§ **Directions for this task**
Please copy all the lines that follow, word for word.

------

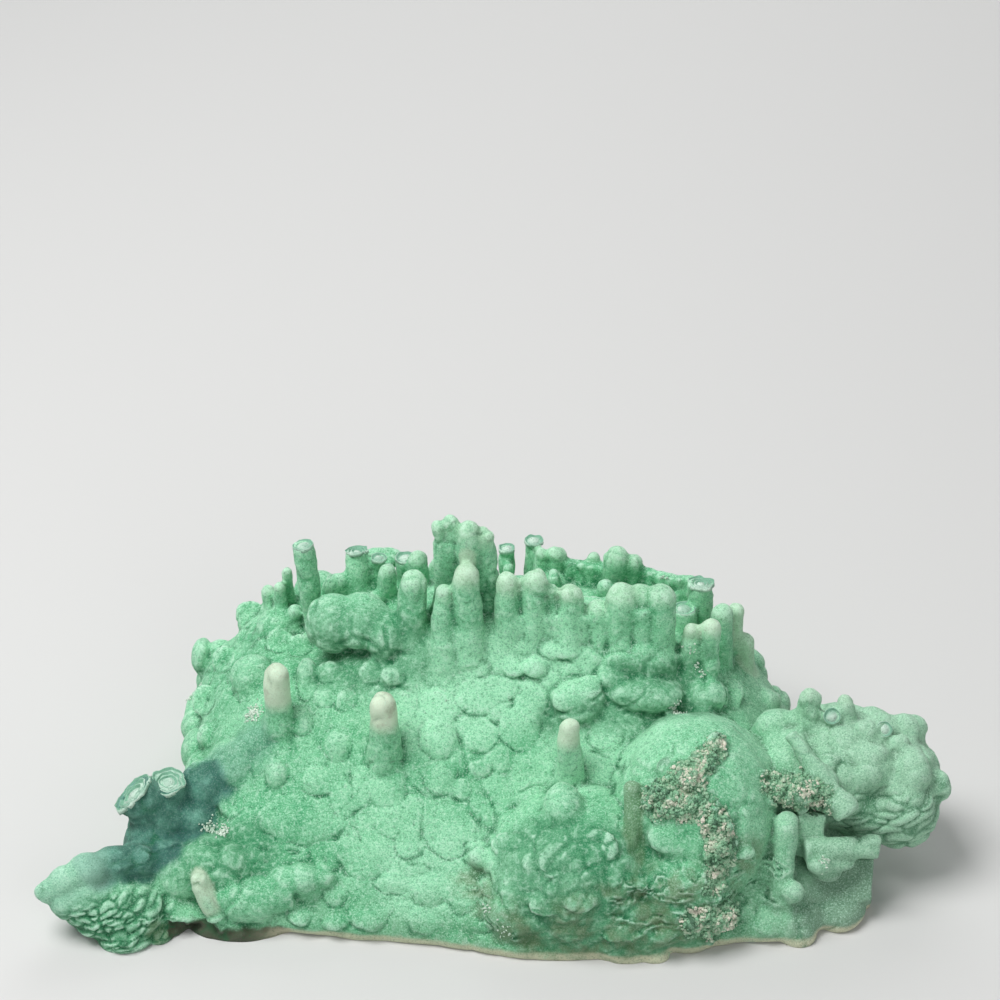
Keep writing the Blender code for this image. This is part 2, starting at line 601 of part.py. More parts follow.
def settle(bm):
    """Puts the origin in the middle of the foot and brings millimetres to metres."""
    bmesh.ops.translate(bm, verts=bm.verts, vec=(-MIDDLE[0], -MIDDLE[1], -TRUE_FOOT))
    bmesh.ops.scale(bm, verts=bm.verts, vec=(MM, MM, MM))


def malachite():
    """The green of the whole mass."""
    material = bpy.data.materials.new("malachite")
    material.use_nodes = True
    shader = material.node_tree.nodes["Principled BSDF"]
    shader.inputs["Base Color"].default_value = (0.10, 0.42, 0.24, 1.0)
    shader.inputs["Roughness"].default_value = 0.75
    shader.inputs["Metallic"].default_value = 0.0
    return material


def build_mass():
    """The whole specimen as one solid."""
    obj = new_object(loose_forms())
    fuse(obj)
    bm = bmesh.new()
    bm.from_mesh(obj.data)
    swell_skin(bm)
    cut_foot(bm, ROUGH_FOOT)
    bm.to_mesh(obj.data)
    bm.free()
    thin(obj)
    bm = bmesh.new()
    bm.from_mesh(obj.data)
    cut_foot(bm, TRUE_FOOT)
    bmesh.ops.recalc_face_normals(bm, faces=bm.faces)
    settle(bm)
    bm.to_mesh(obj.data)
    bm.free()
    obj.data.materials.clear()
    obj.data.materials.append(malachite())
    obj.data.shade_smooth()


clear_scene()
build_mass()
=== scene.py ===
"""The looks of a malachite specimen: its fine skin, crusts, broken ends, finishes, light and camera."""
import logging
import math
import random
from dataclasses import dataclass, field
from enum import Enum
from typing import Iterable, Sequence

import bmesh
import bpy
import numpy as np
from mathutils import Euler, Matrix, Vector, noise
from mathutils.bvhtree import BVHTree


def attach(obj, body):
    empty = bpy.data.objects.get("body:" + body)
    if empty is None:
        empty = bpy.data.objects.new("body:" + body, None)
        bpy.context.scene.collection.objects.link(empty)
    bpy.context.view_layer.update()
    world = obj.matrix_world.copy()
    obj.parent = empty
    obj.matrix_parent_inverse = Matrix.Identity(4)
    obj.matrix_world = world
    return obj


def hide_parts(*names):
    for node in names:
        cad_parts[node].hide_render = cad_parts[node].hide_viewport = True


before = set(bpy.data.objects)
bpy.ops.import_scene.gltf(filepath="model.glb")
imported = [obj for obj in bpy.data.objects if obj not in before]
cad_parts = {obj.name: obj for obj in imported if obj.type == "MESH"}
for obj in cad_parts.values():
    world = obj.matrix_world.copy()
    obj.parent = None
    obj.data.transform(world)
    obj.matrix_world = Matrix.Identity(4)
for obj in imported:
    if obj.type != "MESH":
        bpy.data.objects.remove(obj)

LOG = logging.getLogger("malachite")
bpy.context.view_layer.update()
NODE = "malachite_mass"
BODY = "root"

Vec = tuple[float, float, float]
Colour = tuple[float, float, float, float]

# Forms are laid out in millimetres, with Y from the front rim and Z up from the foot, and then settled
# into the frame: metres, from the middle of the foot.
MM = 0.001
MIDDLE = (0.0, 59.4)
TRUE_FOOT = 0.3

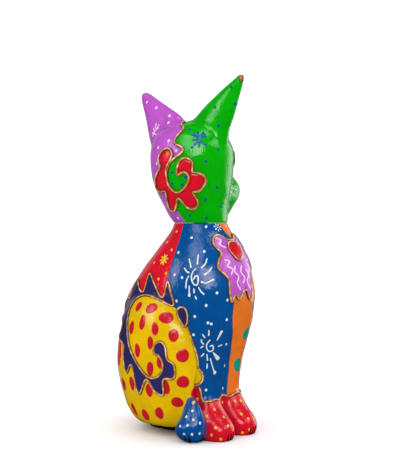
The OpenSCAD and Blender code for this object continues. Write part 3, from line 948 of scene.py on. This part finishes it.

------

§ **Exercise response**
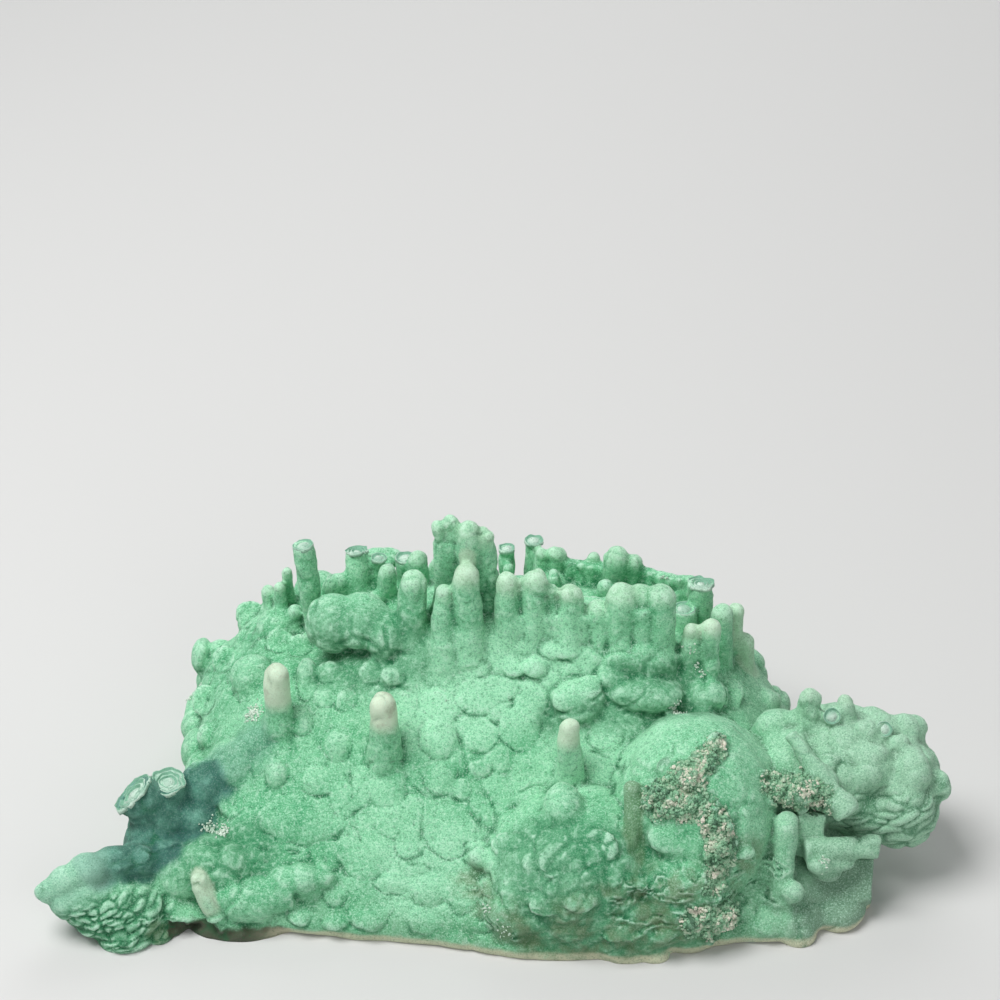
Keep writing the Blender code for this image. This is part 2, starting at line 601 of part.py. More parts follow.
def settle(bm):
    """Puts the origin in the middle of the foot and brings millimetres to metres."""
    bmesh.ops.translate(bm, verts=bm.verts, vec=(-MIDDLE[0], -MIDDLE[1], -TRUE_FOOT))
    bmesh.ops.scale(bm, verts=bm.verts, vec=(MM, MM, MM))


def malachite():
    """The green of the whole mass."""
    material = bpy.data.materials.new("malachite")
    material.use_nodes = True
    shader = material.node_tree.nodes["Principled BSDF"]
    shader.inputs["Base Color"].default_value = (0.10, 0.42, 0.24, 1.0)
    shader.inputs["Roughness"].default_value = 0.75
    shader.inputs["Metallic"].default_value = 0.0
    return material


def build_mass():
    """The whole specimen as one solid."""
    obj = new_object(loose_forms())
    fuse(obj)
    bm = bmesh.new()
    bm.from_mesh(obj.data)
    swell_skin(bm)
    cut_foot(bm, ROUGH_FOOT)
    bm.to_mesh(obj.data)
    bm.free()
    thin(obj)
    bm = bmesh.new()
    bm.from_mesh(obj.data)
    cut_foot(bm, TRUE_FOOT)
    bmesh.ops.recalc_face_normals(bm, faces=bm.faces)
    settle(bm)
    bm.to_mesh(obj.data)
    bm.free()
    obj.data.materials.clear()
    obj.data.materials.append(malachite())
    obj.data.shade_smooth()


clear_scene()
build_mass()
=== scene.py ===
"""The looks of a malachite specimen: its fine skin, crusts, broken ends, finishes, light and camera."""
import logging
import math
import random
from dataclasses import dataclass, field
from enum import Enum
from typing import Iterable, Sequence

import bmesh
import bpy
import numpy as np
from mathutils import Euler, Matrix, Vector, noise
from mathutils.bvhtree import BVHTree


def attach(obj, body):
    empty = bpy.data.objects.get("body:" + body)
    if empty is None:
        empty = bpy.data.objects.new("body:" + body, None)
        bpy.context.scene.collection.objects.link(empty)
    bpy.context.view_layer.update()
    world = obj.matrix_world.copy()
    obj.parent = empty
    obj.matrix_parent_inverse = Matrix.Identity(4)
    obj.matrix_world = world
    return obj


def hide_parts(*names):
    for node in names:
        cad_parts[node].hide_render = cad_parts[node].hide_viewport = True


before = set(bpy.data.objects)
bpy.ops.import_scene.gltf(filepath="model.glb")
imported = [obj for obj in bpy.data.objects if obj not in before]
cad_parts = {obj.name: obj for obj in imported if obj.type == "MESH"}
for obj in cad_parts.values():
    world = obj.matrix_world.copy()
    obj.parent = None
    obj.data.transform(world)
    obj.matrix_world = Matrix.Identity(4)
for obj in imported:
    if obj.type != "MESH":
        bpy.data.objects.remove(obj)

LOG = logging.getLogger("malachite")
bpy.context.view_layer.update()
NODE = "malachite_mass"
BODY = "root"

Vec = tuple[float, float, float]
Colour = tuple[float, float, float, float]

# Forms are laid out in millimetres, with Y from the front rim and Z up from the foot, and then settled
# into the frame: metres, from the middle of the foot.
MM = 0.001
MIDDLE = (0.0, 59.4)
TRUE_FOOT = 0.3

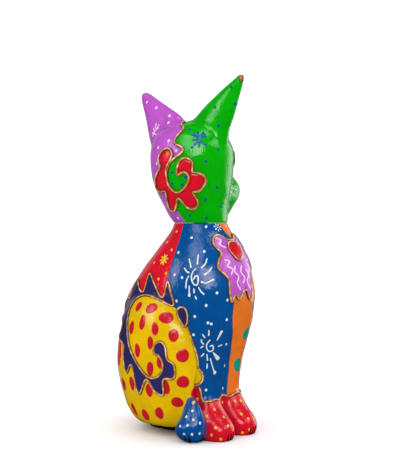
The OpenSCAD and Blender code for this object continues. Write part 3, from line 948 of scene.py on. This part finishes it.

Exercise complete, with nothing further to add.